Pain Management
Healing Chronic Pain: It’s Not Just Physical
Understanding the brain-body connection is the first step in managing and resolving chronic and centralized pain.
The Brain-Body Re-Wiring
Like the work championed by pioneers in the field (such as Curable Health), we recognize that chronic pain—pain lasting more than three to six months—is often a **learned signal** in the nervous system, not ongoing tissue damage. This is called **Centralized Pain** or Neuroplastic Pain.
Your brain, acting as an overprotective alarm system, keeps sending pain signals even after the initial physical injury has healed. The path to recovery involves using **neuroplasticity** to teach your brain that you are safe.
Pain is Stored in the Body
This phrase means that our unprocessed emotional responses, stress, and past trauma don’t just exist in our minds; they manifest as **physical tension, stiffness, and chronic symptoms**. The body holds the score. Learning to safely release this stored emotional energy through somatic (body-based) and emotional techniques is crucial for lasting relief, as it calms the nervous system’s danger response.
Key Therapeutic Modalities for Relief
CBT (Cognitive Behavioral Therapy)
Challenging Pain Catastrophizing
CBT helps you identify and modify the negative thought patterns and behaviors that intensify pain signals. By addressing **fear-avoidance**, focusing on small behavioral changes, and challenging **catastrophizing** beliefs, you can lower the perceived threat level of your pain.
Polyvagal Theory Techniques
Creating Internal Safety
This approach focuses on regulating your autonomic nervous system (ANS). We learn to recognize when your system is in **”fight, flight, or freeze”** (a high-alert state that generates pain) and use techniques (like breathwork, tone of voice, and body posture) to return to the **”social engagement system”**—a state of calm and safety.
IFS (Internal Family Systems)
Befriending the Pain Parts
IFS views pain as a protective “part” of your inner system, often trying to distract you or protect you from deeper emotional pain.

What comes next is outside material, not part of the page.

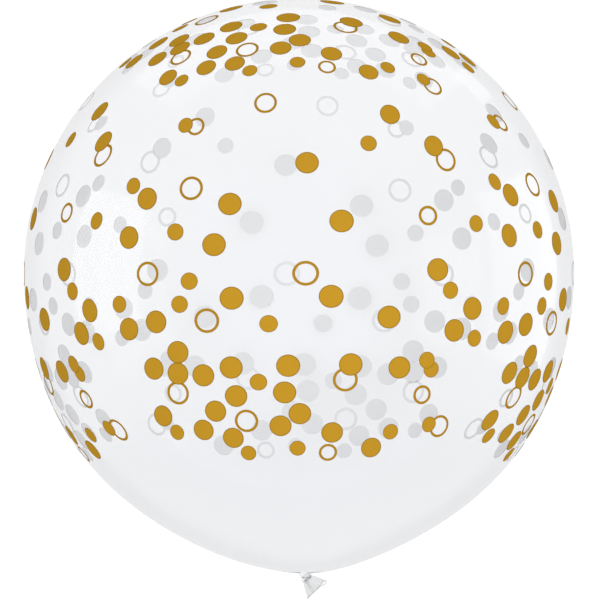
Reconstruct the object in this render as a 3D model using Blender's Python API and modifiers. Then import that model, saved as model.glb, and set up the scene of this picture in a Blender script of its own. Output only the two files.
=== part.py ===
"""A giant round latex balloon, blown up, sealed with a knot in its own neck and lying on its side.

Metres, +Z up. The balloon's own axis runs along Y, level, with the crown at +Y and the knot at -Y.
The origin is the middle of the small flat spot that the balloon rests on, below the widest ring.
"""

import math

import bmesh
import bpy
from mathutils import Matrix, Vector

# The blown-up envelope
DIAMETER = 0.9144  # across the widest ring
NECK_LENGTH = 0.4975  # from the widest ring to where the latex is gathered
NECK_TAPER = 0.22  # share of the width that the pear-shaped end has lost at the neck
NECK_TAPER_POWER = 6.5  # how late that taper sets in
REST_SPOT_RADIUS = 0.050  # flat where the balloon bears on the floor
TURN_STEPS = 72
CROWN_RINGS = 16
NECK_RINGS = 20

# The gathered neck, which leaves the envelope a little beside its axis
NECK_OFFSET = 0.0095
NECK_MOUTH_RADIUS = 0.0108
NECK_WAIST_RADIUS = 0.0062
NECK_SINK = 0.012  # how deep its root lies in the envelope
NECK_STEPS = 24

# The knot: the neck wound once round itself
KNOT_DROP = 0.0083  # from the envelope's end to the knot's middle, along the axis
KNOT_SHIFT = 0.0030  # further sideways than the neck's mouth
LOOP_RADIUS = 0.0066  # of the winding, to the middle of its roll
ROLL_RADIUS = 0.0036
LOOP_LIFT = math.radians(24)  # how far the winding leans up, off the tail's own line
LOOP_STEPS = 24
ROLL_STEPS = 12

# The tail: the flattened end of the neck, fanned out from the knot to its beaded lip
TAIL_HEADING = math.radians(-47)  # from +X, seen from above
TAIL_LENGTH = 0.0256
TAIL_ROOT_WIDTH = 0.0130
TAIL_LIP_WIDTH = 0.0425
TAIL_FLARE_POWER = 0.7
TAIL_ROOT_THICKNESS = 0.0090
TAIL_LIP_THICKNESS = 0.0038
TAIL_SIDES = 32
TAIL_RINGS = 8
PLEATS = 3
PLEAT_DEPTH = 0.0016
BEAD_DIAMETER = 0.0056  # the rolled lips of both sides of the flattened tail, lying together
BEAD_POINTS = 33
BEAD_END_SHARE = 0.45  # of its diameter, left at either end
BEAD_END_POWER = 20  # how near its ends the bead starts to narrow

RADIUS = DIAMETER / 2
AXIS_HEIGHT = math.sqrt(RADIUS**2 - REST_SPOT_RADIUS**2)
MERGE = 1e-5


def new_collection(name):
    collection = bpy.data.collections.new(name)
    bpy.context.scene.collection.children.link(collection)
    return collection


def new_object(name, mesh, collection):
    made = bpy.data.objects.new(name, mesh)
    collection.objects.link(made)
    return made


def mesh_from_bmesh(name, bm):
    mesh = bpy.data.meshes.new(name)
    bmesh.ops.recalc_face_normals(bm, faces=bm.faces)
    bm.to_mesh(mesh)
    bm.free()
    return mesh


def turned(name, profile, steps, collection):
    """An object turned about its own Z from (radius, height) points that run from top to bottom."""
    bm = bmesh.new()
    points = [bm.verts.new((radius, 0, height)) for radius, height in profile]
    for upper, lower in zip(points, points[1:]):
        bm.edges.new((upper, lower))
    mesh = bpy.data.meshes.new(name)
    bm.to_mesh(mesh)
    bm.free()
    made = new_object(name, mesh, collection)
    screw = made.modifiers.new("turn", "SCREW")
    screw.steps = steps
    screw.render_steps = steps
    screw.use_merge_vertices = True
    screw.merge_threshold = MERGE
    return made


def as_helper(made):
    """A shape that only joins or cuts another one, so it isn't a part of its own."""
    made.hide_render = True
    made.display_type = "WIRE"
    return made


def boolean(target, other, operation):
    modifier = target.modifiers.new(f"{operation.lower()} {other.name}", "BOOLEAN")
    modifier.operation = operation
    modifier.solver = "EXACT"
    modifier.object = other


def clear_latex():
    material = bpy.data.materials.new("clear latex")
    material.use_nodes = True
    shader = material.node_tree.nodes["Principled BSDF"]
    shader.inputs["Base Color"].default_value = (0.87, 0.88, 0.89, 1)
    shader.inputs["Roughness"].default_value = 0.12
    shader.inputs["Metallic"].default_value = 0.0
    shader.inputs["IOR"].default_value = 1.52
    shader.inputs["Alpha"].default_value = 0.3
    return material


def crown_profile():
    """A quarter circle, from the top of the crown down to just above the widest ring."""
    for ring in range(CROWN_RINGS):
        angle = math.pi / 2 * ring / CROWN_RINGS
        yield RADIUS * math.sin(angle), RADIUS * math.cos(angle)


def neck_profile():
    """A quarter ellipse that also tapers, from the widest ring down to the gathered neck."""
    for ring in range(NECK_RINGS + 1):
        angle = math.pi / 2 * ring / NECK_RINGS
        depth = math.sin(angle)
        taper = 1 - NECK_TAPER * depth**NECK_TAPER_POWER
        yield RADIUS * math.cos(angle) * taper, -NECK_LENGTH * depth


def make_envelope(collection):
    profile = [*crown_profile(), *neck_profile()]
    envelope = turned("balloon", profile, TURN_STEPS, collection)
    envelope.location = (0, 0, AXIS_HEIGHT)
    envelope.rotation_euler = (-math.pi / 2, 0, 0)  # the turned shape's top becomes +Y
    envelope.data.materials.append(clear_latex())
    return envelope


def make_floor_cutter(collection):
    """A block whose top face is the floor, as wide and deep as the balloon and so longer than the cut."""
    bpy.ops.mesh.primitive_cube_add(size=DIAMETER, location=(0, 0, -DIAMETER / 2))
    cutter = bpy.context.active_object
    cutter.name = "floor cutter"
    for holder in list(cutter.users_collection):
        holder.objects.unlink(cutter)
    collection.objects.link(cutter)
    return as_helper(cutter)


def knot_middle():
    return Vector((NECK_OFFSET + KNOT_SHIFT, -NECK_LENGTH - KNOT_DROP, AXIS_HEIGHT))


def tail_frame():
    """The tail's own axes at the knot's middle: X along the tail, Y across it, Z up."""
    return Matrix.Translation(knot_middle()) @ Matrix.Rotation(TAIL_HEADING, 4, "Z")


def make_neck(collection):
    """The gathered neck, turned about the line from inside the envelope to the knot's middle."""
    root = Vector((NECK_OFFSET, -NECK_LENGTH + NECK_SINK, AXIS_HEIGHT))
    line = root - knot_middle()
    mouth_height = line.length * KNOT_DROP / (KNOT_DROP + NECK_SINK)
    profile = [
        (0, line.length),
        (NECK_MOUTH_RADIUS, line.length),
        (NECK_MOUTH_RADIUS, mouth_height),
        (NECK_WAIST_RADIUS, 0),
        (0, -NECK_WAIST_RADIUS / 2),
    ]
    neck = turned("gathered neck", profile, NECK_STEPS, collection)
    neck.location = knot_middle()
    neck.rotation_mode = "QUATERNION"
    neck.rotation_quaternion = line.to_track_quat("Z", "Y")
    return as_helper(neck)


def make_loop(collection):
    """The winding, a ring round the root of the tail."""
    bpy.ops.mesh.primitive_torus_add(
        major_radius=LOOP_RADIUS,
        minor_radius=ROLL_RADIUS,
        major_segments=LOOP_STEPS,
        minor_segments=ROLL_STEPS,
    )
    loop = bpy.context.active_object
    loop.name = "winding"
    for holder in list(loop.users_collection):
        holder.objects.unlink(loop)
    collection.objects.link(loop)
    lean = Matrix.Rotation(math.pi / 2 - LOOP_LIFT, 4, "Y")  # the ring's axis becomes the tail's line
    loop.matrix_world = tail_frame() @ lean
    return as_helper(loop)


def tail_middle(along, across):
    """A point half way through the tail, in its own frame.

    along is 0 at the knot and 1 at the lip, and across runs from -1 to 1 between its edges.
    """
    width = TAIL_ROOT_WIDTH + (TAIL_LIP_WIDTH - TAIL_ROOT_WIDTH) * along**TAIL_FLARE_POWER
    pleat = PLEAT_DEPTH * along * math.cos(PLEATS * math.pi * across)
    return Vector((TAIL_LENGTH * along, width / 2 * across, pleat))


def tail_skin(along, around):
    """A point of the tail's skin in its own frame, at the angle around its flattened section."""
    thickness = TAIL_ROOT_THICKNESS + (TAIL_LIP_THICKNESS - TAIL_ROOT_THICKNESS) * along
    return tail_middle(along, math.cos(around)) + Vector((0, 0, thickness / 2 * math.sin(around)))


def make_tail(collection):
    """A grid wrapped round into a flattened tube that fans out, with both ends closed."""
    bm = bmesh.new()
    bmesh.ops.create_grid(bm, x_segments=TAIL_RINGS, y_segments=TAIL_SIDES, size=1)
    for vert in bm.verts:
        vert.co = tail_skin((vert.co.x + 1) / 2, math.pi * (vert.co.y + 1))
    bmesh.ops.remove_doubles(bm, verts=bm.verts, dist=MERGE)
    bmesh.ops.holes_fill(bm, edges=bm.edges, sides=0)
    tail = new_object("tail", mesh_from_bmesh("tail", bm), collection)
    tail.matrix_world = tail_frame()
    return as_helper(tail)


def make_bead(collection):
    """The rolled lip, a bar along the tail's wide end, made a mesh so that it can be joined."""
    curve = bpy.data.curves.new("bead", "CURVE")
    curve.dimensions = "3D"
    curve.bevel_depth = BEAD_DIAMETER / 2
    curve.bevel_resolution = 2
    curve.use_fill_caps = True
    spline = curve.splines.new("POLY")
    spline.points.add(BEAD_POINTS - 1)
    for index, point in enumerate(spline.points):
        across = 2 * index / (BEAD_POINTS - 1) - 1
        point.co = (*tail_middle(1, across), 1)
        point.radius = max(BEAD_END_SHARE, (1 - across**BEAD_END_POWER) ** 0.5)
    route = new_object("bead route", curve, collection)
    route.matrix_world = tail_frame()
    bpy.context.view_layer.update()
    mesh = bpy.data.meshes.new_from_object(route.evaluated_get(bpy.context.evaluated_depsgraph_get()))
    bm = bmesh.new()
    bm.from_mesh(mesh)
    bmesh.ops.remove_doubles(bm, verts=bm.verts, dist=MERGE)
    bmesh.ops.recalc_face_normals(bm, faces=bm.faces)
    bm.to_mesh(mesh)
    bm.free()
    bead = new_object("bead", mesh, collection)
    bead.matrix_world = route.matrix_world
    bpy.data.objects.remove(route)
    return as_helper(bead)


for old in list(bpy.data.objects):
    bpy.data.objects.remove(old)
parts = new_collection("giant balloon")
helpers = new_collection("helpers")

balloon = make_envelope(parts)
boolean(balloon, make_floor_cutter(helpers), "DIFFERENCE")
for make_piece in (make_neck, make_loop, make_tail, make_bead):
    boolean(balloon, make_piece(helpers), "UNION")
for piece in [balloon, *helpers.objects]:
    piece.data.shade_smooth()
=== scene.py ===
import math

import bmesh
import bpy
from mathutils import Euler, Matrix, Vector, noise


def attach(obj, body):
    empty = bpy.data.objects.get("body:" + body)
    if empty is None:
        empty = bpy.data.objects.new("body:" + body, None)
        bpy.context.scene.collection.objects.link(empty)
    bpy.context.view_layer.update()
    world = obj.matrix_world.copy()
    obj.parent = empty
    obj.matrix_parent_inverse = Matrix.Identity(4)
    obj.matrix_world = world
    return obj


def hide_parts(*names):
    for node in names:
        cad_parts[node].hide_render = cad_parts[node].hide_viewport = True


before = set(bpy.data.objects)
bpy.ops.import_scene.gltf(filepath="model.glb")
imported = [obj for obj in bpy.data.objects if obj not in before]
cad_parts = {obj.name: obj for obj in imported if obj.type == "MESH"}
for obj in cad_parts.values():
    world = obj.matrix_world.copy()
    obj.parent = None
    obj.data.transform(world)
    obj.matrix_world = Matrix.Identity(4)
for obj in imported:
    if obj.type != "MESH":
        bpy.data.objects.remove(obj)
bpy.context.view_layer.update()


# The blown-up skin
# A giant round balloon, dipped in one piece from clear latex that dries a little milky.
# Air stretches it to a round crown and a pear-shaped neck end. It lies on its side, so the
# floor presses a small flat into it, and below the neck end the latex is gathered for the knot.

WIDEST_RADIUS = 0.4572
NECK_END = 0.4975  # from the widest ring to where the latex is gathered
NECK_TAPER = 0.22
NECK_TAPER_POWER = 6.5
REST_SPOT_RADIUS = 0.050
AXIS_HEIGHT = math.sqrt(WIDEST_RADIUS**2 - REST_SPOT_RADIUS**2)
SKIN_SEGMENTS = 256
SKIN_RINGS = 104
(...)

By engaging these parts with compassion and curiosity (from your core **”Self”**), you can unburden them, allowing the pain signal to naturally decrease and the body to relax.
Mapping Emotions to Sensations: The Emotional Pain Chart
Tools like the Emotional Pain Chart (referencing the model here) are used to bridge the gap between your physical body and your emotional landscape.
How it works:
The Connection
It shows how core human emotions—like **grief, anger, shame, or anxiety**—often correlate with specific areas of physical sensation (tightness in the throat, ache in the lower back, knot in the stomach).
The Goal
By mapping your pain, you learn to shift your question from “What is wrong with my body?” to **”What emotion is my nervous system trying to protect me from?”** This recognition is a powerful step toward deactivating the threat response.